Godlaski’s interactions with Barbezat and other members of the Association for Contemplative Mind in Higher Education is in part what motivated the formation of the Centre Contemplative Studies Initiative in 2012.
Barbezat is the executive director of the Center for Contemplative Mind in Society and a professor of economics at Amherst College. He has also been a visiting professor at Northwestern University and Yale University and has taught a summer program at Harvard University. In 2004 he won the J. T. Hughes Prize for Excellence in Teaching Economic History from the Economic History Association.
Over the past decade, Barbezat has become interested in how self-awareness and introspection can be used in post-secondary education, economic decision-making and creating and sustaining well-being.
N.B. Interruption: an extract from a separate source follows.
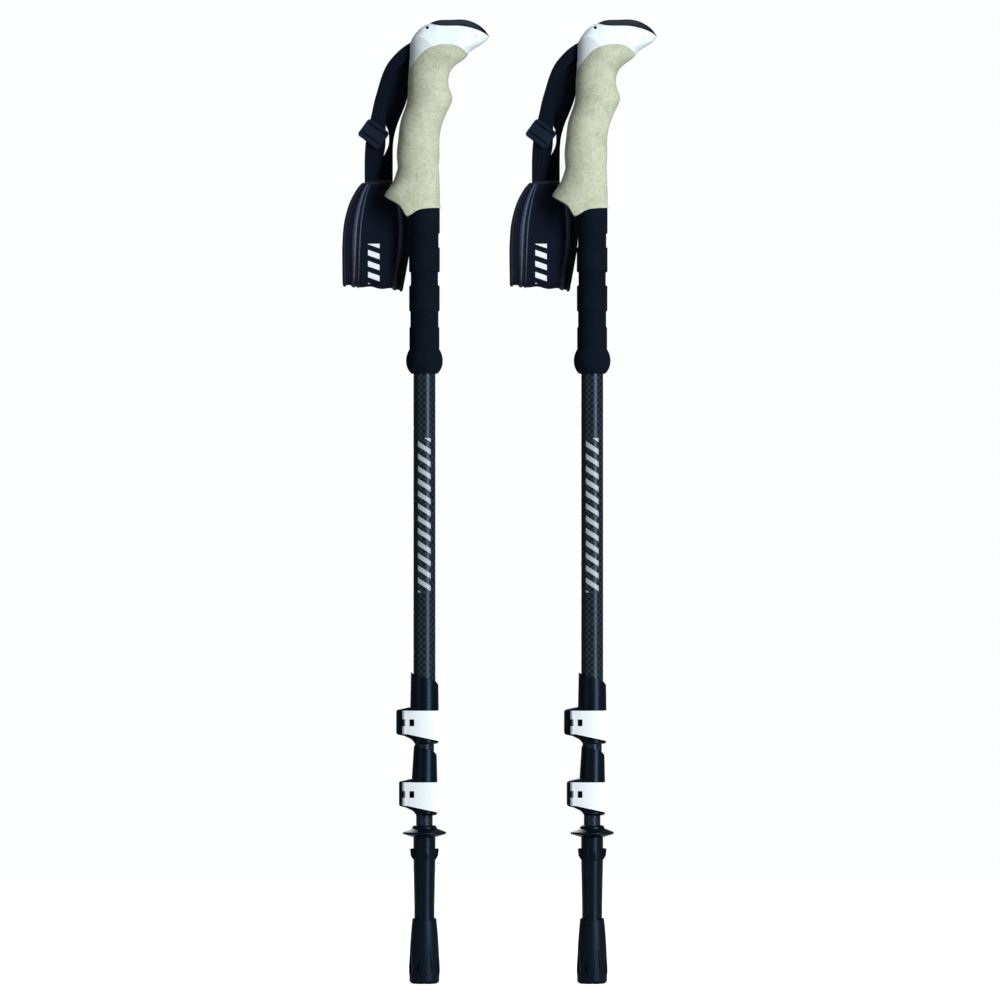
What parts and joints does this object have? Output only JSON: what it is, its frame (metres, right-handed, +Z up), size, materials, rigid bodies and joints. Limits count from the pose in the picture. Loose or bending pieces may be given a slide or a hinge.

With the support of a Contemplative Practice Fellowship in 2008, he has developed courses that integrate contemplative exercises developed to enable students to gain deeper understanding and insight into their economic behavior and interpersonal dealings.
He uses contemplative approaches to help awaken students to the link between well-being and consumption and how government policies and economic conditions impact well-being—vital information that students and members of the Centre community can learn during the convocation.
“Daniel is a magnetic speaker and makes a powerful case regarding the need for students—and all persons—to cultivate a sense of interiority and compassion in a rapidly evolving and globalized world,” Godlaski said.
There will also be an open Q&A forum on contemplative practice and pedagogy that will take place on Tues., Oct. 20, at 11:30 a.m. in the Grissom Reading Room of Grace Doherty Library.